** INSTRUCTIONS FOR THE TASK **
Go through the lines below. Copy those with "imported".
--
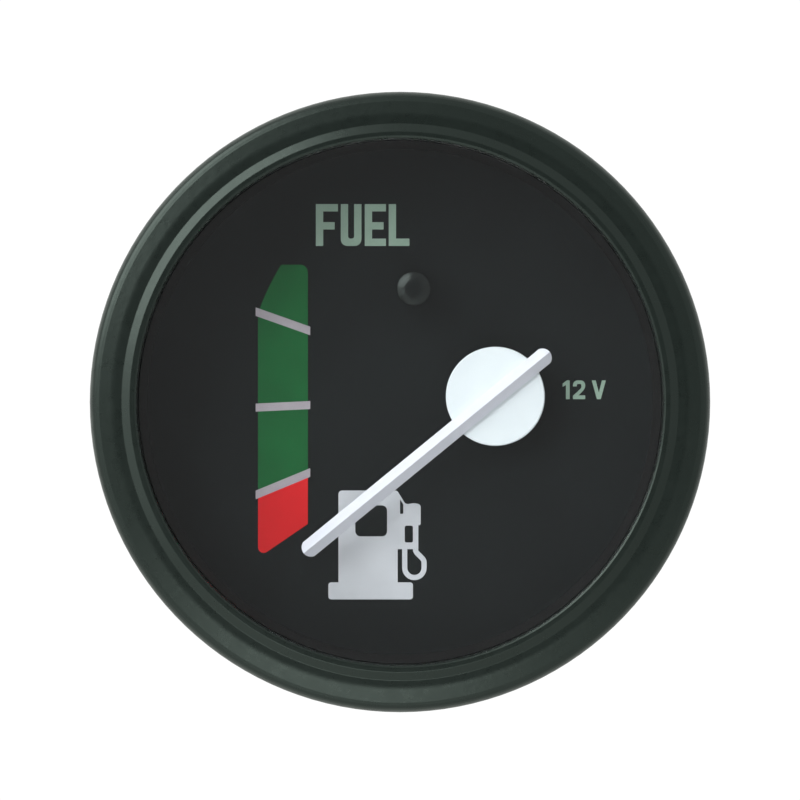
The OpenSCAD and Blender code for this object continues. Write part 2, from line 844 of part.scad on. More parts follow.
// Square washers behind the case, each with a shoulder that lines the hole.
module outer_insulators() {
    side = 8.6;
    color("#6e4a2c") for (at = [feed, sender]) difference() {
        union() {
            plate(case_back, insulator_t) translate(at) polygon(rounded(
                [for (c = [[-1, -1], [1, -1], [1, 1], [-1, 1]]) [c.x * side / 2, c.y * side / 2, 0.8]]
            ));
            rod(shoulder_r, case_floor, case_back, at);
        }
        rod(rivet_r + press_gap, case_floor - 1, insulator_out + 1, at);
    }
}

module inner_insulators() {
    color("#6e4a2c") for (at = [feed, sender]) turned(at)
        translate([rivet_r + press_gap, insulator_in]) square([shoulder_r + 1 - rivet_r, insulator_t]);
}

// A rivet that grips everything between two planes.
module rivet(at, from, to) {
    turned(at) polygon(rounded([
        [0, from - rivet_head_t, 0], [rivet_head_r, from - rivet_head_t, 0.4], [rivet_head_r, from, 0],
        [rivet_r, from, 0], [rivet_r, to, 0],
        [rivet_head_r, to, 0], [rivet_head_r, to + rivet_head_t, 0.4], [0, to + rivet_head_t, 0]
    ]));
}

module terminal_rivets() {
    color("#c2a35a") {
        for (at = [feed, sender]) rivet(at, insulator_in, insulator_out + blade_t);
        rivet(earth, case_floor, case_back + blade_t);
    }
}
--
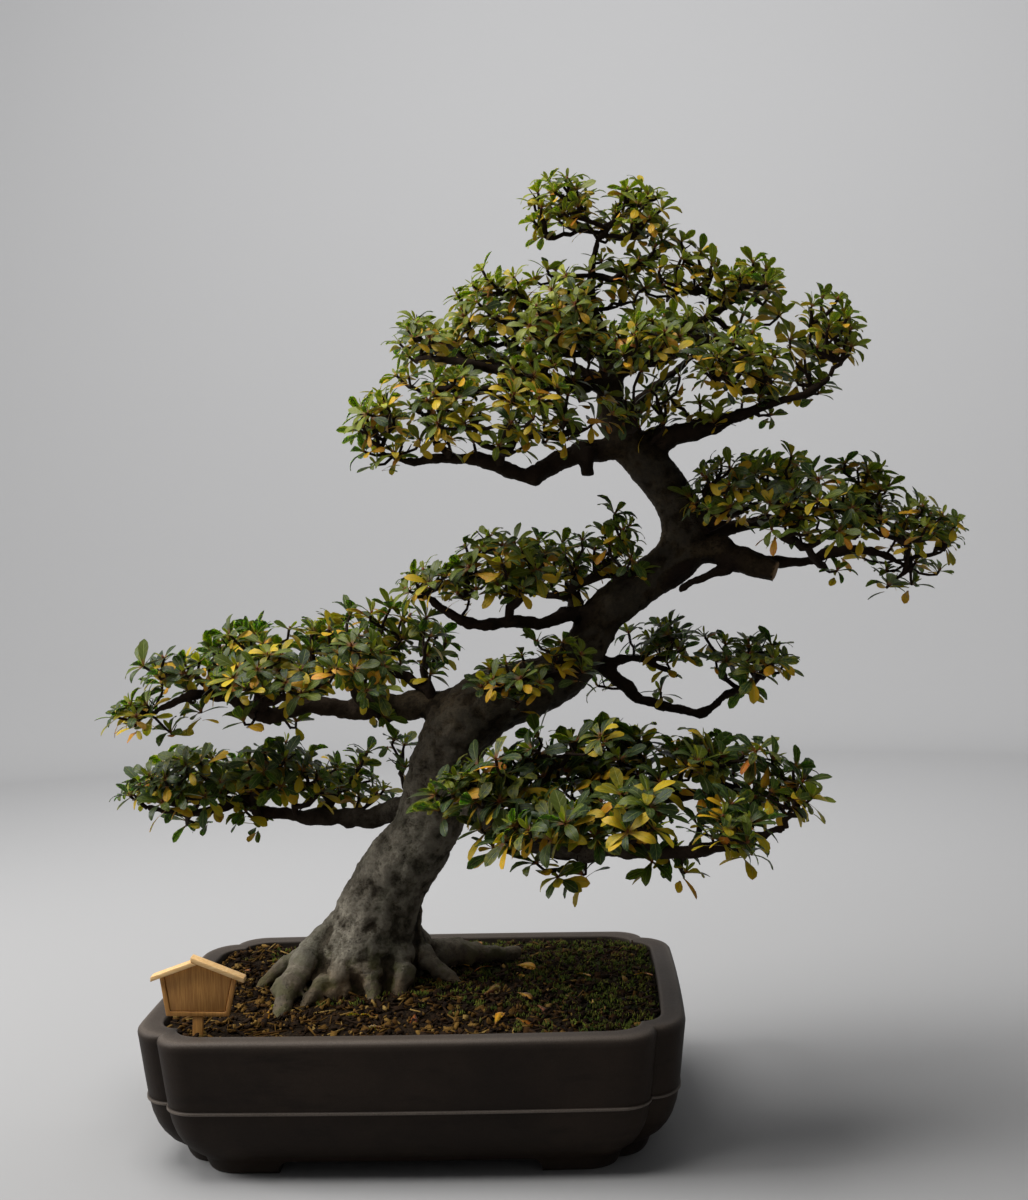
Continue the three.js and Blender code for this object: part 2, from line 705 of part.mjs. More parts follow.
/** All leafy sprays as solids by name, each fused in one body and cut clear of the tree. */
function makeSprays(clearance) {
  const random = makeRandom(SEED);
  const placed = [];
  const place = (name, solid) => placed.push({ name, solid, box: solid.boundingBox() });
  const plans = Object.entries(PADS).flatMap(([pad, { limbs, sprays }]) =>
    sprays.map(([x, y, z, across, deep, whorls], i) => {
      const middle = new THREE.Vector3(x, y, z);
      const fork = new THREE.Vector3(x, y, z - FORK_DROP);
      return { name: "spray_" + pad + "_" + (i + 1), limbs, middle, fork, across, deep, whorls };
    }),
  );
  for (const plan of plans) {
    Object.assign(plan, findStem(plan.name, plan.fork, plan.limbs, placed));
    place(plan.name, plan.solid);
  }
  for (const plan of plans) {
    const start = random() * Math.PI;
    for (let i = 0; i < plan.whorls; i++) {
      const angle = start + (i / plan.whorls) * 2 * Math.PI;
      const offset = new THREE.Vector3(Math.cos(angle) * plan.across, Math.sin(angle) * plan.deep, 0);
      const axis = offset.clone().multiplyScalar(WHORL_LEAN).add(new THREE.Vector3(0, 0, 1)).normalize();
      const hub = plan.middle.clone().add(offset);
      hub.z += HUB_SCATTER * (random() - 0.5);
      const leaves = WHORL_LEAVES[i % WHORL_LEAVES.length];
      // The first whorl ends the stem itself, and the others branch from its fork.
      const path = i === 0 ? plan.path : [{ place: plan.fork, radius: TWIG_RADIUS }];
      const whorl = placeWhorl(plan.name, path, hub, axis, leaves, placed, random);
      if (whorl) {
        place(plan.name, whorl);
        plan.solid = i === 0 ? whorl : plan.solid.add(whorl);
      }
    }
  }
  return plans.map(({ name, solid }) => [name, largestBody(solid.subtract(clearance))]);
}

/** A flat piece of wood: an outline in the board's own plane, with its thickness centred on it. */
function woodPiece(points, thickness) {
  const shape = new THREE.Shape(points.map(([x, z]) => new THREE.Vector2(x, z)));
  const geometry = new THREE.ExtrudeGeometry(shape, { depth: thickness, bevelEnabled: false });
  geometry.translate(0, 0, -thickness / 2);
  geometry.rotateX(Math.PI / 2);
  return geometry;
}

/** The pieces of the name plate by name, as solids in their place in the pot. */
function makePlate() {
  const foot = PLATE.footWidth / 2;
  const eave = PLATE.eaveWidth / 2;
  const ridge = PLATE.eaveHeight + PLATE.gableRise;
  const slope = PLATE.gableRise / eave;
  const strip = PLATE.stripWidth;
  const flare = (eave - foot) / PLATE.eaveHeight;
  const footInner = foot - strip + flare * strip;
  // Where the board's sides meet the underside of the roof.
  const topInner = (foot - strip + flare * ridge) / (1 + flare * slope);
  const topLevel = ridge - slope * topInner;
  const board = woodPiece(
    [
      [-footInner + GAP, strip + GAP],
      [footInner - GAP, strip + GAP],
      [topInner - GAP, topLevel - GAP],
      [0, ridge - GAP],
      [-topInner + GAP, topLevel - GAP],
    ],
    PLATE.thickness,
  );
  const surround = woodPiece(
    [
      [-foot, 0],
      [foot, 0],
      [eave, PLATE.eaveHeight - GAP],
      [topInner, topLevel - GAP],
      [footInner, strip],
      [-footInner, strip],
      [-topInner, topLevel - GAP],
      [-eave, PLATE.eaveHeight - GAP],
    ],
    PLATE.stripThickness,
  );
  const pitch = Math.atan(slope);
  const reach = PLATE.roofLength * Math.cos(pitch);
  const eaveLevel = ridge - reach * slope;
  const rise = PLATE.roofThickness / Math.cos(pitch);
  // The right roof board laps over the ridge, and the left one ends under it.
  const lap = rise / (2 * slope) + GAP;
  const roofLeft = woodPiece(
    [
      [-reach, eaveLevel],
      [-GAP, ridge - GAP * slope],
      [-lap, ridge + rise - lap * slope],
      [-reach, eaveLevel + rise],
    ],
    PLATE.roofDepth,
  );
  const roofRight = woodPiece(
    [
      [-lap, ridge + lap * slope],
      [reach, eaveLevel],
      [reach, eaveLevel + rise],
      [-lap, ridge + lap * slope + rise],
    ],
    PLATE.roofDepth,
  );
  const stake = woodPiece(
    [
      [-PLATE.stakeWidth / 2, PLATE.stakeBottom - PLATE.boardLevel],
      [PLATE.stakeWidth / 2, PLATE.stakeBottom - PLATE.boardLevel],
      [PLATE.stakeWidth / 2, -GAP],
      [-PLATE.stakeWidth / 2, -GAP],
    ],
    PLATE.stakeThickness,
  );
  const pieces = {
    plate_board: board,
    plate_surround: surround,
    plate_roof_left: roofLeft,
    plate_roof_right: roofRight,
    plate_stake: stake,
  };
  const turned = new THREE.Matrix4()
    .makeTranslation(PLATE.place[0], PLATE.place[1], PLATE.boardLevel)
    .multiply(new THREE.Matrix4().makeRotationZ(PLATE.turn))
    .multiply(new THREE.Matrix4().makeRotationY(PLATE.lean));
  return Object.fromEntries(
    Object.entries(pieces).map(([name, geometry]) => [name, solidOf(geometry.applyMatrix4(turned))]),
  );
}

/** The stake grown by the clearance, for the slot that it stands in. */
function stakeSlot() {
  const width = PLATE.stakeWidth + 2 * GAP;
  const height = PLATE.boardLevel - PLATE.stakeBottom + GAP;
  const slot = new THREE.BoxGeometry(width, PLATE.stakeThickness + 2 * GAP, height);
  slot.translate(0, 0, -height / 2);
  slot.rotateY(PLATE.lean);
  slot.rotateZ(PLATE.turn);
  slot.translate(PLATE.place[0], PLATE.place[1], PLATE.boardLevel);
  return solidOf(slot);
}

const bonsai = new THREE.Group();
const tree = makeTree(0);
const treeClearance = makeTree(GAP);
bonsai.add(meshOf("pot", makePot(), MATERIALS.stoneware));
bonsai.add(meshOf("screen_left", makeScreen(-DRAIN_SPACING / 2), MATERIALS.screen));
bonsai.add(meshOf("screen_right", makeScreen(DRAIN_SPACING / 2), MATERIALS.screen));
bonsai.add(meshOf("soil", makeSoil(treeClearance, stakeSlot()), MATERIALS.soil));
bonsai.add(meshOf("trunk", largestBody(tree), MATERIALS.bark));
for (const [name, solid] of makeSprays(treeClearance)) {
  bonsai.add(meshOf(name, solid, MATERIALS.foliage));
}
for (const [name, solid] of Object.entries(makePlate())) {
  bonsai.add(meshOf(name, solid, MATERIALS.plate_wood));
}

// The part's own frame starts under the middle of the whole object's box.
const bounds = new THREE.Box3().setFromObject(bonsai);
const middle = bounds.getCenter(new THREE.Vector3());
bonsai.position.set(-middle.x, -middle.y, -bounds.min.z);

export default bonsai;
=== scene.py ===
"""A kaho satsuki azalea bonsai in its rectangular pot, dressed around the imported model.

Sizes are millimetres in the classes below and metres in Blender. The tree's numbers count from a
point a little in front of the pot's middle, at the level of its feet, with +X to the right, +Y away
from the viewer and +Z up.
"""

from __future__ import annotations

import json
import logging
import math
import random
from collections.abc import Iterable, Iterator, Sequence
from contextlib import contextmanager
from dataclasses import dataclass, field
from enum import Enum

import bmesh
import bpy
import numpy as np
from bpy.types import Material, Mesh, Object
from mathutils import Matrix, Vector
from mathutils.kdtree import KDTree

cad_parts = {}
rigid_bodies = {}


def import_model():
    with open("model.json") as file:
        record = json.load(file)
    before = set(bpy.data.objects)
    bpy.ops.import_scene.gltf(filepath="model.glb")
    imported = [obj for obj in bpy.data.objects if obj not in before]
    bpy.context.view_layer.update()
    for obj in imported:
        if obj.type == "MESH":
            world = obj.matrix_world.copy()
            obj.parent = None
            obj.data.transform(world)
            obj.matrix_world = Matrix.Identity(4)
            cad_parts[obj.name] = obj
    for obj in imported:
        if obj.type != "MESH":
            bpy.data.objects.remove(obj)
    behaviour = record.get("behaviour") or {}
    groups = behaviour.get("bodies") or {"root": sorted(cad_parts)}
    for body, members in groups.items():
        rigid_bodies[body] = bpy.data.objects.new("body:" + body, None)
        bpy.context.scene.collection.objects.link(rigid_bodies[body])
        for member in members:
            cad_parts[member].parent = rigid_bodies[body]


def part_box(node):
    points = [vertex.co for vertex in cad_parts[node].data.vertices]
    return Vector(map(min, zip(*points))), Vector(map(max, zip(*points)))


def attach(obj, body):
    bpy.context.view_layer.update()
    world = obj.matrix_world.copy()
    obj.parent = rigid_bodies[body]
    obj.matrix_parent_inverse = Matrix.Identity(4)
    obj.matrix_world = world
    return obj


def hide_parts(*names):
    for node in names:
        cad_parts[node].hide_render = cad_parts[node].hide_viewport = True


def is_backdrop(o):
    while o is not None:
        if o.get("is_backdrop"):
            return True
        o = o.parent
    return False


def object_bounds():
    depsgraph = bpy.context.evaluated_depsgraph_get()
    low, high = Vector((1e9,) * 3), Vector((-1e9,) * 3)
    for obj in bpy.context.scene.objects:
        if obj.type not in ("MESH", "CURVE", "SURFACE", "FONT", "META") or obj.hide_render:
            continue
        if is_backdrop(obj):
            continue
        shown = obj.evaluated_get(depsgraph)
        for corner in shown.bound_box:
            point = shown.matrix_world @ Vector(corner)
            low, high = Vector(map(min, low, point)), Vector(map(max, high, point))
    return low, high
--
** EXERCISE RESPONSE **
"""A kaho satsuki azalea bonsai in its rectangular pot, dressed around the imported model.
    imported = [obj for obj in bpy.data.objects if obj not in before]
    for obj in imported:
    for obj in imported:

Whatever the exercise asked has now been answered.